The wording used in the measure of damages portion of section 7952 includes reference to a credit for salvage. This express enumeration of a credit does not invoke the doctrine of expressio unius est exclusio alterius. The courts, absent express statutory provisions, will not find an implied abrogation of long established principles. (Williams v. Los Angeles Metropolitan Transit Authority, supra, 68 Cal.2d at p. 603.)
*258 A credit for depreciation of the injured property is allowed, and required, under the measure of damages contained in section 7952. The depreciation should be based on the normal useful life of such property, without consideration of such factors as natural disaster destruction, relocation, undergrounding, tortious destruction, or other artificial limitations on the useful life. Since there is insufficient evidence in the record to make such a determination in this case, I would reverse and remand to the trial courts for determination of the applicable credits.
A petition for a rehearing was denied April 3, 1979. Reynoso, J., was of the opinion that the petition should be granted.
NOTES
[1] At trial P.G. & E. estimated that in 1974-1975 there were 4,457 such poles, and that its cost therefor was $4.5 million.

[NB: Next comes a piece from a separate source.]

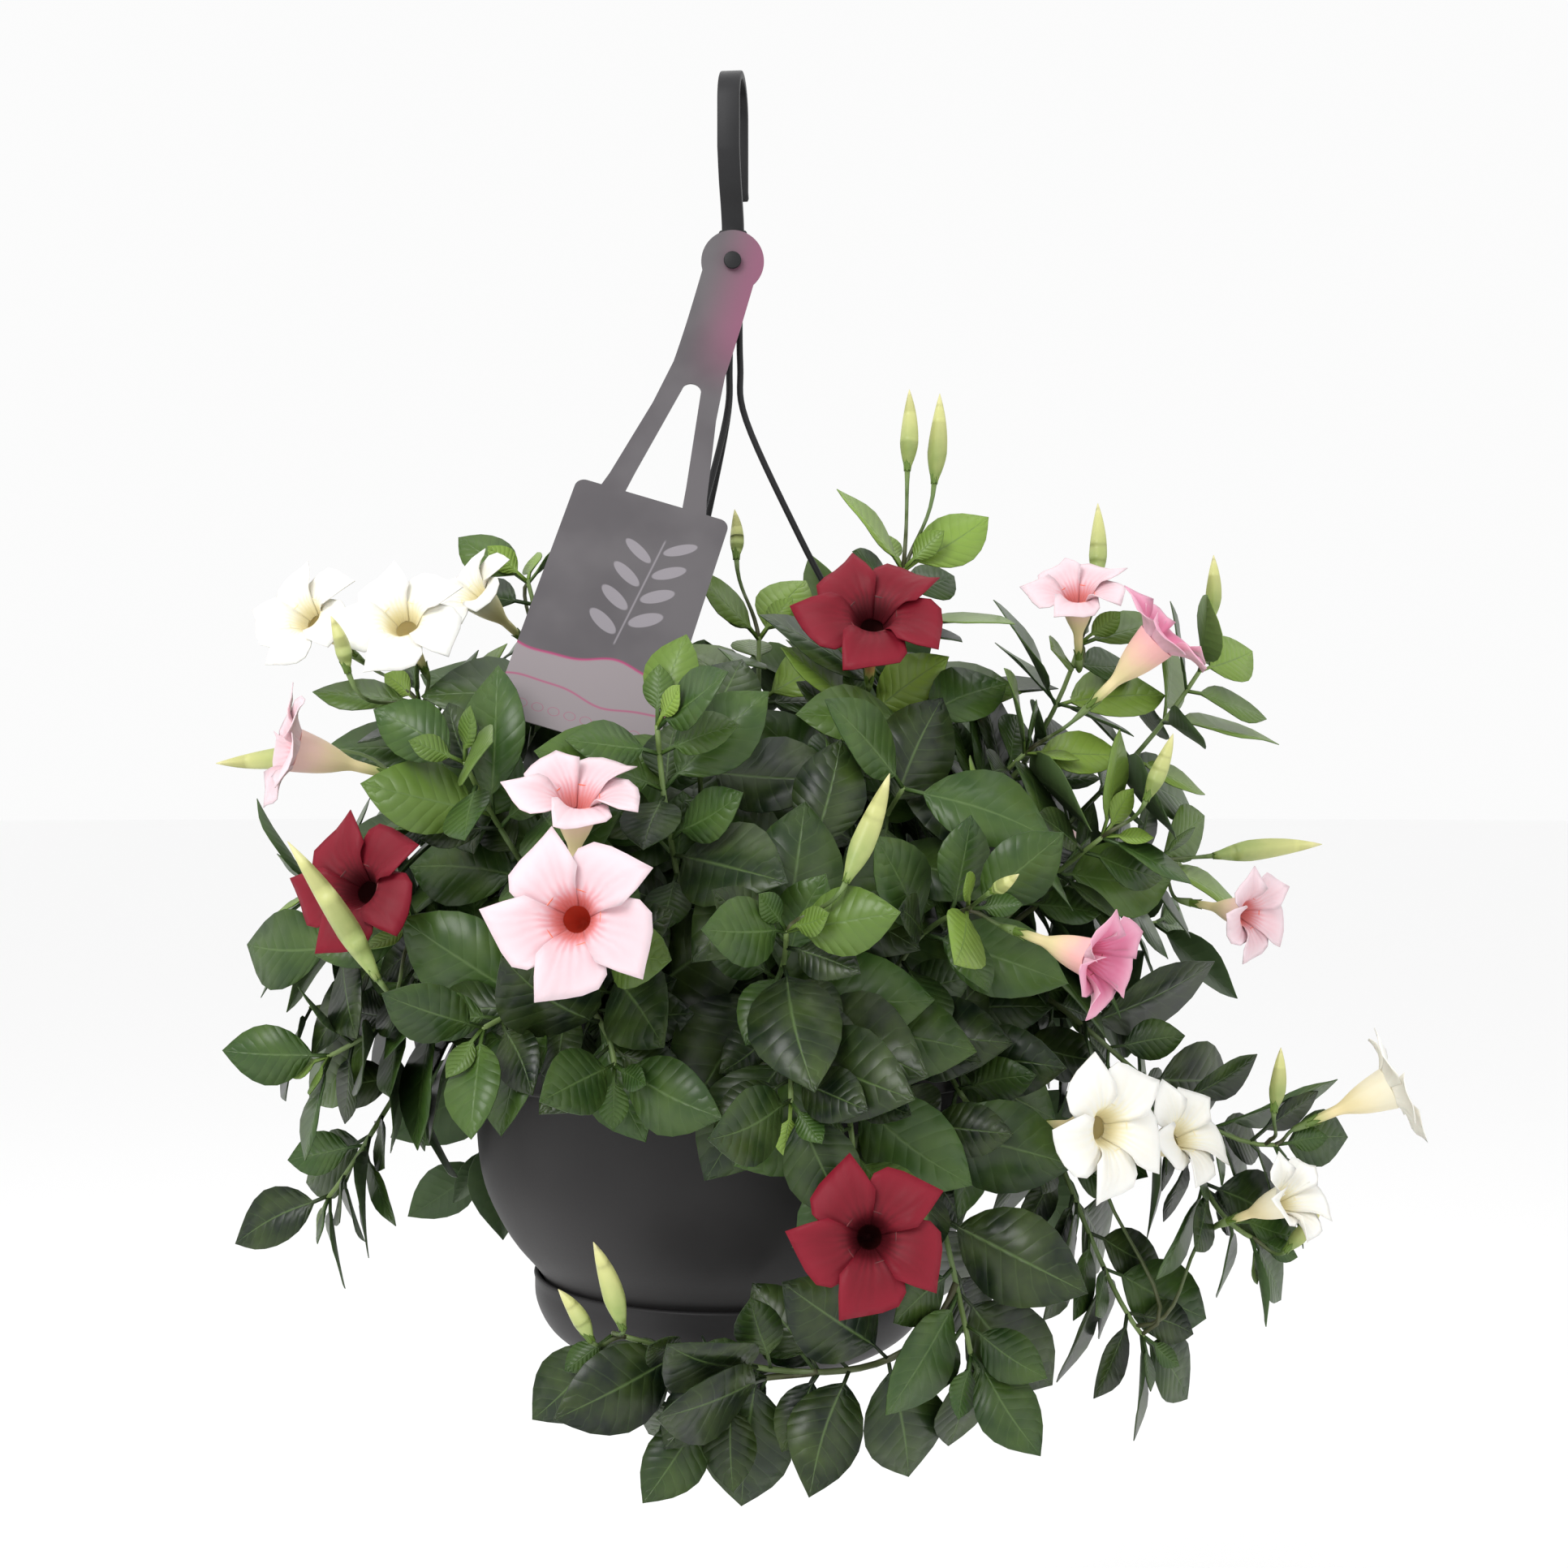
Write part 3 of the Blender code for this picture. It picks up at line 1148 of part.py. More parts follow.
    def grow_leaves(self):
        """Places opposite pairs of leaves down each stem, each pair at right angles to the last."""
        for shoot in SHOOTS:
            owner = self.owner[shoot.name]
            route = self.routes[shoot.name]
            self.leaves[shoot.name] = []
            back = FIRST_PAIR
            turn = self.random.uniform(0.0, math.pi)
            for pair in range(shoot.pairs):
                age = min(FULL_SIZE, YOUNG_SIZE + SIZE_RISE * pair)
                pitch = max(TIP_PITCH - PITCH_FALL * pair, 0.0)
                spot, run = route_spot(route, back)
                for half_turn in (0.0, math.pi):
                    jitter = self.random.uniform(-LEAF_JITTER, LEAF_JITTER)
                    size = shoot.size * age * self.random.uniform(0.92, 1.1)
                    leaf = self.try_leaf(spot, run, turn + half_turn + jitter, pitch, size, owner)
                    if leaf:
                        self.leaves[shoot.name].append(leaf)
                        self.clearance.add(owner + "_leaves", leaf_shell(leaf))
                turn += math.pi / 2
                back += self.random.uniform(*PAIR_SPACING) + PAIR_SPACING_RISE * pair


# Plant solids
def shell_mesh(shell, name):
    """Turns points and triangles in millimetres into a mesh."""
    points, faces = shell
    mesh = bpy.data.meshes.new(name)
    mesh.from_pydata([point * MM for point in points], [], faces)
    shape = bmesh.new()
    shape.from_mesh(mesh)
    bmesh.ops.recalc_face_normals(shape, faces=shape.faces)
    shape.to_mesh(mesh)
    shape.free()
    return mesh


def make_stems(plan, group):
    """Makes a solid for each rooted stem with its side shoots, leaves, buds and flower stalks."""
    foliage = new_material("leaf_green", (0.055, 0.13, 0.04), 0.35)
    for root in [shoot for shoot in SHOOTS if not shoot.parent]:
        family = [shoot for shoot in SHOOTS if plan.owner[shoot.name] == root.name]
        pieces = []
        for shoot in family:
            route = plan.routes[shoot.name]
            stem = tube_mesh(shoot.name + "_stem", route, plan.stem_radii(route), 0)
            pieces.append(place(shoot.name + "_stem", stem, group))
            for stalk, radii in plan.stalks[shoot.name]:
                mesh = tube_mesh(shoot.name + "_stalk", stalk, radii, 0)
                pieces.append(place(shoot.name + "_stalk", mesh, group))
            for leaf in plan.leaves[shoot.name]:
                mesh = shell_mesh(leaf_shell(leaf), shoot.name + "_leaf")
                pieces.append(place(shoot.name + "_leaf", mesh, group))
        fuse(root.name, pieces, group, foliage)


def make_blooms(group):
    """Makes a solid for each bloom in its colour."""
    finishes = {
        name: new_material(f"petal_{name}", colour, 0.6) for name, colour in PETAL_COLOURS.items()
    }
    for bloom in BLOOMS:
        mesh = shell_mesh(bloom_shell(bloom), bloom.name)
        place(bloom.name, mesh, group, finishes[bloom.colour])


def main():
    """Builds the basket."""
    clear_scene()
    basket = new_collection("mandevilla_hanging_basket")
    pot_cutters = new_collection("pot_cutters")
    soil_cutters = new_collection("soil_cutters")
    hanger_cutters = new_collection("hanger_cutters")
    plan = Plan()
    if plan.lost:
        raise ValueError(f"these cross something: {plan.lost}")
    make_pot(basket, pot_cutters)
    make_saucer(basket)
    make_soil(basket, soil_cutters, plan.roots)
    make_hook(basket)
    make_hanger(basket, hanger_cutters)
    make_tag(basket)
    make_stems(plan, basket)
    make_blooms(basket)


main()
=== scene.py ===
"""Looks of the mandevilla hanging basket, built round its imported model.

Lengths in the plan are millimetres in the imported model's frame: the origin is the inside top of
the hook, +Z is up, +X is to the right and -Y is the front. Finished meshes are in metres.
"""

import itertools
import json
import logging
import math
import random
from dataclasses import dataclass, field
from enum import Enum
from typing import Any, Callable, Iterable, Optional, Sequence, Union

import bmesh
import bpy
from mathutils import Matrix, Vector, noise
from mathutils.bvhtree import BVHTree
from mathutils.geometry import interpolate_bezier

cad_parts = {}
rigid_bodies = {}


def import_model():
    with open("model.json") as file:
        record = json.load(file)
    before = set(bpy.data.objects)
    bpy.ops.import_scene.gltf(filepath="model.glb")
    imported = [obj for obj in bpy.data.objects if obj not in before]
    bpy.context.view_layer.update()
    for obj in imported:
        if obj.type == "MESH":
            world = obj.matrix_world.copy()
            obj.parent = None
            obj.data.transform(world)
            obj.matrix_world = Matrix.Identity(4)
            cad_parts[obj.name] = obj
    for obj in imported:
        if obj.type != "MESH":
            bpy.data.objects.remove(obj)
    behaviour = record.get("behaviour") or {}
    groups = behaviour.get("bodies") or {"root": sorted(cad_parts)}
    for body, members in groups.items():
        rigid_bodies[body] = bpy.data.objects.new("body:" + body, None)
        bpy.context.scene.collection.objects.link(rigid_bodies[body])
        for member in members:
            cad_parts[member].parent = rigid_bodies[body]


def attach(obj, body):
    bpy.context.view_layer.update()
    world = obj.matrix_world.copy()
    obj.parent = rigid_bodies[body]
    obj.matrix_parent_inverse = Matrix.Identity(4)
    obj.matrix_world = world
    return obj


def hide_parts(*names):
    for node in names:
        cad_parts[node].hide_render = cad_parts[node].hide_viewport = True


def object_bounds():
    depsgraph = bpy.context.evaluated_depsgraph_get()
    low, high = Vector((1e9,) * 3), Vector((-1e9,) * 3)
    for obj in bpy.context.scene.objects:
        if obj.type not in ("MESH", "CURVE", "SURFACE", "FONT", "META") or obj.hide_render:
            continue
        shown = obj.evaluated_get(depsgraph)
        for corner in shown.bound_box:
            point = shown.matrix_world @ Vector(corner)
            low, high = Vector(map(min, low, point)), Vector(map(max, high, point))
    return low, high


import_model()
cad_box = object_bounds()

log = logging.getLogger("basket")

MM = 0.001
CM = 10.0
MAP = "growth_map"
SHARP = math.radians(40.0)
Colour = tuple[float, float, float]
Point = tuple[float, float, float]
Profile = list[tuple[float, float]]
Shell = tuple[list[Vector], list[tuple[int, ...]]]


def listed(*items: Any) -> Any:
    """Gives a dataclass field whose default is a list of some items."""
    return field(default_factory=lambda: list(items))


# Shader maths
def operators(operation: str) -> tuple[Callable, Callable]:
    """Makes a Python operator and its reflected form.

    Args:
        operation: The operation of the Math node that they add.

    Returns:
        The method for this and a value, and the one for a value and this.
    """

    def plain(self: "Sock", other: Any) -> "Sock":
        """Works on this and a value."""
        return self.maths(operation, self, other)

    def reflected(self: "Sock", other: Any) -> "Sock":
        """Works on a value and this."""
        return self.maths(operation, other, self)

    return plain, reflected


class Sock:
    """A shader socket, or its link, that takes part in Python expressions."""

    def __init__(self, graph: "Graph", link: bpy.types.NodeSocket) -> None:
        """Keeps an output socket with the graph that it belongs to."""
        self.graph = graph
        self.link = link

    def maths(self, operation: str, *numbers: Any) -> "Sock":
        """Adds a Math node.

        Args:
            operation: The node's operation.
            *numbers: Its values or sockets, in order.

        Returns:
            The node's result.
        """
        return self.graph.node("ShaderNodeMath", {"operation": operation}, dict(enumerate(numbers)))

    __add__, __radd__ = operators("ADD")
    __sub__, __rsub__ = operators("SUBTRACT")
    __mul__, __rmul__ = operators("MULTIPLY")
    __truediv__, __rtruediv__ = operators("DIVIDE")

    def __abs__(self) -> "Sock":
        """Drops this value's sign."""
        return self.maths("ABSOLUTE", self)

    def least(self, other: Any) -> "Sock":
        """Gives the smaller of this and a value."""
        return self.maths("MINIMUM", self, other)

    def most(self, other: Any) -> "Sock":
        """Gives the larger of this and a value."""
        return self.maths("MAXIMUM", self, other)

    def part(self) -> "Sock":
        """Gives the part of this behind the decimal point."""
        return self.maths("FRACT", self)

    def sine(self) -> "Sock":
        """Gives the sine of this."""
        return self.maths("SINE", self)

    def clip(self) -> "Sock":
        """Keeps this between 0 and 1."""
        return self.most(0.0).least(1.0)

    def step(self, low: float, high: float) -> "Sock":
        """Rises smoothly from 0 to 1 between two values.

        Args:
            low: Where it starts to rise.
            high: Where it is 1, which may be below the start.

        Returns:
            The smooth step.
        """
        settings = {"interpolation_type": "SMOOTHSTEP"}
        return self.graph.node("ShaderNodeMapRange", settings, {0: self, 1: low, 2: high})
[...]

[2] Obviously that does not mean that in every case of a broken pole a completely new pole is required, for the duty to mitigate damages still exists. (See 23 Cal.Jur.3d, Damages, § 40 et seq., p. 62 et seq.) Thus if there exists a readily available market supply of used poles (something we of course do not know), both reasonable conduct and good sense dictate that it be used as the source for replacement of an "old" pole.
[3] At the very least, this created a rebuttable presumption of properly allocated costs, which was not rebutted (to the trial court's satisfaction) by defendants' evidence. (See Department of Water and Power v. United States (S.D.Cal. 1955) 131 F. Supp. 329.)